Substituting for the defected Tony Laureano is South Carolina native Derek Roddy, who in the years before had made a name for himself through his work with Malevolent Creation and its splinter project Divine Empire. It is the first of two Aurora Borealis albums featuring his percussive skills. With the genre in a state of flux a lot of bands were pushing the genre into heavier and faster territory Aurora Borealis, to its credit, remained tasteful in its elegant and fully realized epic death/black metal paradigm. Leading the charge of blast-oriented death metal bands were the likes of “Depise the Sun” era Suffocation, Krisiun, Centurian and the Erik Rutan-led Hate Eternal. Much like long-running Florida death metal combo Monstrosity, Aurora Borealis was a proving ground for both Derek Roddy and Tim Yeung before moving onto bigger opportunities.
“Praise the Archaic Lights Embrace” is a consistently strong record that has no lowpoints, or notable defects to speak of. In comparison to what come later the album is squarely in the death metal end of the spectrum. Coming to the fore than on the EP is Vento’s sense for melodicism and structure. By this time the American death metal was undergoing a transformation as forces such as Deeds Of Flesh, and Disgorge pushed for new extremes. There’s a distinct European flair about “Praise the Archaic Lights Embrace” while its sense of structural melodicism is Swedish in construction. Much like institutions such as Unleashed, and to a lesser degree John Zwetsloot-era Dissection (“The Somberlain”) without said band’s overt Iron Maiden stylings, and its tendency to sound like a death metal focused NWOBHM outfit. What makes Aurora Borealis different as a band from actual European outfits is that it sets its European stylings within a solid American death metal framework. While the material is technical it never forgets that songwriting is the key priority. The album is uniformly strong, and internally consistent. The standout tracks for the session are ‘Offerings Of Jade and Blood’, ‘For Your Comprehension’ and the instrumental ‘Constellations Embellished With Chaos’.

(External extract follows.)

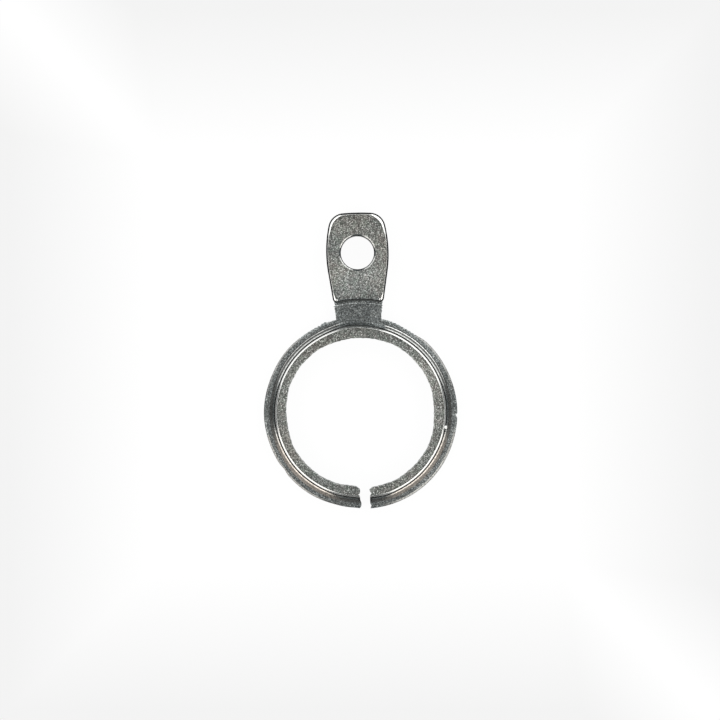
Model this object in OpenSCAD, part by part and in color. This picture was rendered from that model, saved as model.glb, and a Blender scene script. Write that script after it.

The glaring omission of an apostrophe in the album title aside, the lyrics are well crafted and largely deal with mythology, ancient cultures and history. Unlike many underground metal lyrics these are intelligently written, and from them can be gleaned that Vento is an enthusiast of the subject. Only ‘War Of the Rings’ and ‘For Your Comprehension’ differ from the bulk in that the former deals with the Lord Of the Rings novels and the latter is more introspective and personal compared to the rest of the record. The album is paced masterfully in every sense. Even though it contains two back-to-back instrumentals with ‘Constellations Embellished With Chaos’ and ‘Calm Before’ it never takes away from the record’s overall effectiveness. There were definitely heavier, and faster alternatives available on the American scene when this record saw release, but none of them captured the European death/black metal sound as distinctively and effective as Aurora Borealis did here. That the band never really was able to get a footing in its own continent is probably due to the same reason. Aurora Borealis after all has its roots in European death – and thrash metal instead of the American ones as its competitors.

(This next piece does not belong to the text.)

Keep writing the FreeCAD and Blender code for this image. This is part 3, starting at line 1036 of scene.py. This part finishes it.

Although the album was recorded at Sound Lab in South Carolina with producer Bob Moore it should have sounded far better than it actually does. The production is on the thin side, and misses much of the preceding EP’s crunch. Moore had made a name for himself engineering the first Nile albums, but apparently didn’t give his all in producing this record. The album doesn’t sound bad in any way imagineable, but it only possesses a mere fraction of the power it should have held due to the fairly weak production job. However, all the instruments are distributed evenly across the mix, and each holds a clear and adequately fitting tone – yet none of it carries any real weight or heft in the grander scheme of things. The production is a mere sum of its parts, and nothing more. Neither was Bob Moore able to capture the band’s European tones. It was probably this experience that drove mainman Ron Vento into setting up his own Nightsky recording facility in order to properly capture his own vision, and those of his direct associates. Once again artwork was by rendered by Jay Marsh. This time around the vista seems to be set during nighttime inside of the Colosseum walls near an angelic statue
“Praise the Archaic Lights Embrace” builds upon the initial promise of the “Mansions Of Eternity” EP, and further fleshes out its concept, lyrically and musically. A number of tracks expand upon the preceding EP’s Egyptian theme, while others introduce the first celestial, and Scandinavian themes. Compared to its predecessors the songs are better structured, faster paced, and the overall melodic sensibility has increased. Despite its melodic leanings the music stays squarely within the American death metal format, although Vento’s serpentine rasp gives the whole a black metal aura. With the increased expansion of lyrical subjects Aurora Borealis is finally coming into its own. The band would unlock its full potential on “Northern Lights”, the successor to this debut, which is the penultimate Aurora Borealis record of the first era in every conceivable way. As far as debuts go “Praise the Archaic Lights Embrace” is exceptionally strong in what it does.